Seconded. The part that upset me (for about three seconds, until I was distracted by something shiny) was not that the book would be published, but that Simpson committed murder, got away with it, and was now about to big profit from it.

That he's not making the profit pleases me.

For the rest of it, on general principle, I agree with Ben. I also agree with you, though, that the work won't be suppressed.
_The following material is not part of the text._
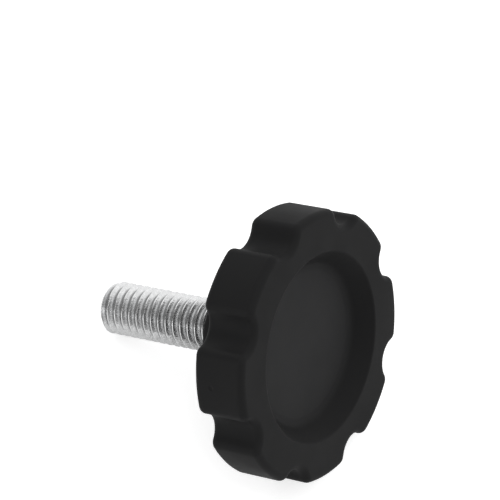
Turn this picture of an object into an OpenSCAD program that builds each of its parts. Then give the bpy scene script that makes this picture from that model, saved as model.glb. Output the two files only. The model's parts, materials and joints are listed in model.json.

Sooner or later, it will appear online -- and Simpson won't get a dime.
ataxi
Nov. 21st, 2006 12:40 pm (UTC)
Actually, there is a big difference between the process of publishing being morally repugnant (because it ends by rewarding a criminal) and a work itself being morally repugnant or depicting things people find morally repugnant, I guess.
strangedave
Nov. 21st, 2006 01:18 pm (UTC)
Oh, I am not suggesting that just because society on average finds it morally repugnant, that it should not be published. I was just saying that if society on average finds it morally repugnant, then it may not prove to be wise decision from a mainstream commercial or PR perspective (as indeed it apparently has proved not to be).

I agree I'd be happier if it was still available, but in a non-commercial form, so we could see a clear trail through this murky moral thicket. But we don't always have that luxury.
ataxi
Nov. 21st, 2006 07:57 pm (UTC)
Sorry - got a bit sidetracked from the thrust of your argument by your use of the phrase "censoring something, and finding it morally repugnant, are different" which is a bit vague in its intent.
nick_kaufmann
Nov. 21st, 2006 02:53 pm (UTC)
The book was never published, so it wasn't taken off the shelves or banned. The higher-ups realized, probably because of the outcry, that sales were going to be terrible, so they canceled it. They can pretend they're canceling it for other reasons, but the bottom line is always the bottom line.